Y en efecto, ese podría ser el imaginario que corresponde a este pastor de Cerdillo, el pueblo donde vive y trabaja Fernando Rodríguez Tábara, convertido en "héroe local" que con sus 21 años ya es un hombre que se enfrenta como debe a los peligros que acechan a su ganado, tal como siempre lo hicieron hombres y mujeres de esas mismas tierras: sirviéndose de la ayuda de sus perros.

La épica que describe el periodista al narrar la existencia del joven y sus padres en la soledad invernal de los montes sanabreses, se parece a la de aquellos colonos del oeste americano, que llenaban las tardes de los sábados en la recién estrenada TV de nuestra niñez; hombres enfrentados a una naturaleza real, aún no domesticada, que ofrecía lugares inexplorados, donde iniciar una nueva vida lejos de la vieja Europa de donde procedían.

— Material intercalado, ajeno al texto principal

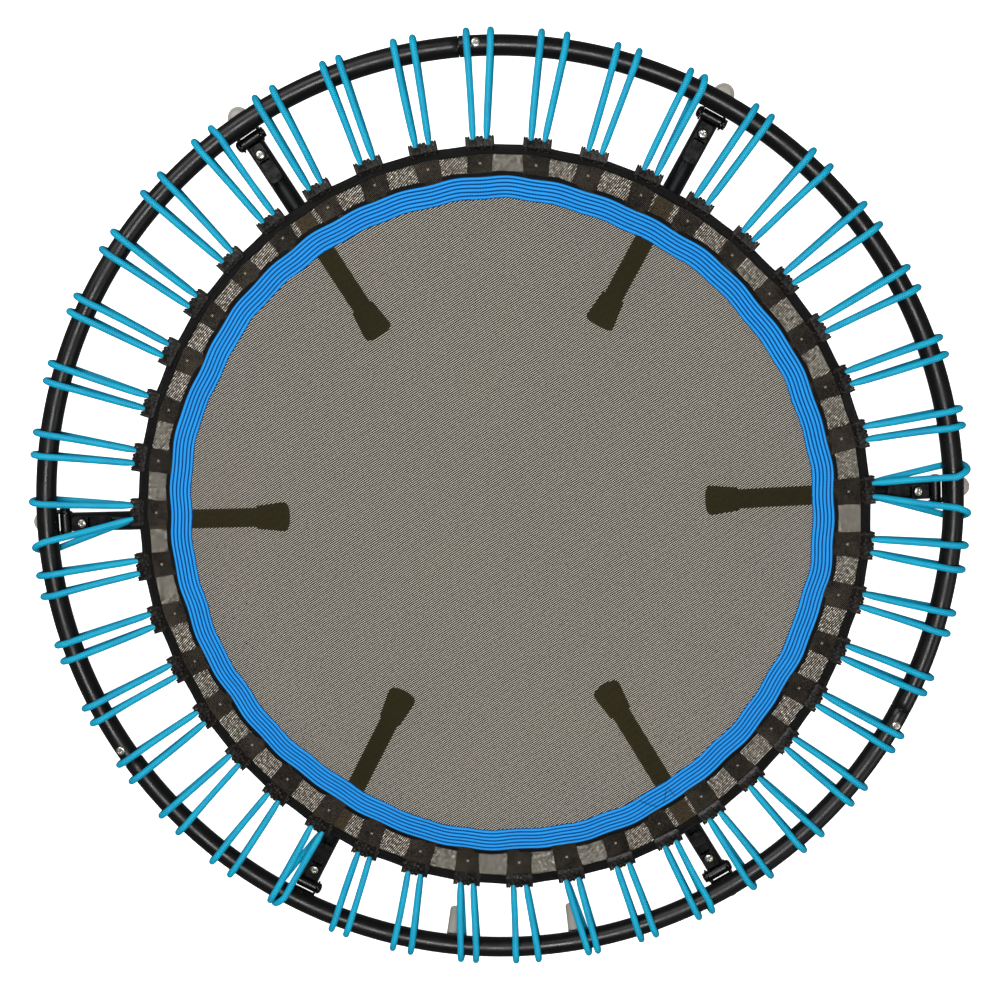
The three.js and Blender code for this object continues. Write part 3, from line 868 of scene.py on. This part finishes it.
def pull(degrees):
    """The mat is sewn a little out of round: how far its edges stray from their circles."""
    turn = math.radians(degrees)
    oval = -4.2 * math.cos(2 * turn) - 2.2 * math.sin(2 * turn)
    return oval + math.cos(3 * turn) + 2.4 * math.sin(3 * turn) + 1.6 * math.cos(4 * turn)


def wander(degrees, size, seed, rate=3.0):
    """A slow, smooth and repeatable wander in millimetres that closes round the circle."""
    return size * noise.noise(polar(degrees, rate, seed * 7.3))


def about_mat(degrees, radius, z=0):
    return MAT_CENTRE + polar(degrees, radius, z)


def band_wave(degrees):
    """How far the sewn band strays in and out of its circle."""
    slack = 1.4 * (clip_phase(degrees) - 0.5)
    return pull(degrees) + wander(degrees, 3.0, 2, 7) + slack


def hem_wave(degrees):
    """The hem bows in between its clips, and unevenly."""
    turn = math.radians(degrees)
    hang = 2.2 * math.cos(turn) - 4.0 * math.sin(turn)
    return pull(degrees) + hang - clip_phase(degrees) + wander(degrees, 2.0, 5, 6)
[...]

Ese tiempo ha pasado, sin duda, pero la Zamora rural podría ser hoy un "oeste" a recolonizar, un territorio donde vivir y trabajar de otro modo. El destino tal vez feliz para aquellos que no se resignan a vivir en urbes ruidosas, caras y altamente contaminadas: insostenibles. Son muchos los que buscan hoy el contacto con la tierra, disfrutan de la cercanía de los árboles, y son capaces de construirse un modo de vida saludable ¿alternativo? sin que ello signifique aniquilar todo cuanto se mueve alrededor en la fauna salvaje.

Ese modelo que ya ensayaron generaciones anteriores a nuestros abuelos no es nuevo, pero a fuerza de separarnos de la naturaleza y destruir sus vínculos, cimentados en el conocimiento y la resistencia en un medio duro pero generoso a un tiempo, terminará por convertirse en un exótico ideal para jóvenes que, como nuestro pastor sanabrés, buscan la supervivencia de otro modo, criando vacas, trabajando la tierra o creando aplicaciones informáticas... En todo caso con la naturaleza y no en su contra.

Deberíamos ayudar a que fuera ese un camino a seguir, un camino ejemplar que los medios de comunicación mostraran cada vez más a menudo y que el Estado contribuyera a estructurar debidamente. Así lograríamos taponar el agujero negro de la España vacía por donde se va escapando un legado valioso que pronto necesitaremos más que nunca. La vida rural es más digna de lo que nos han hecho creer, y no solo puede ser deseable, sino una tabla de salvación en un mundo que se presagia hostil.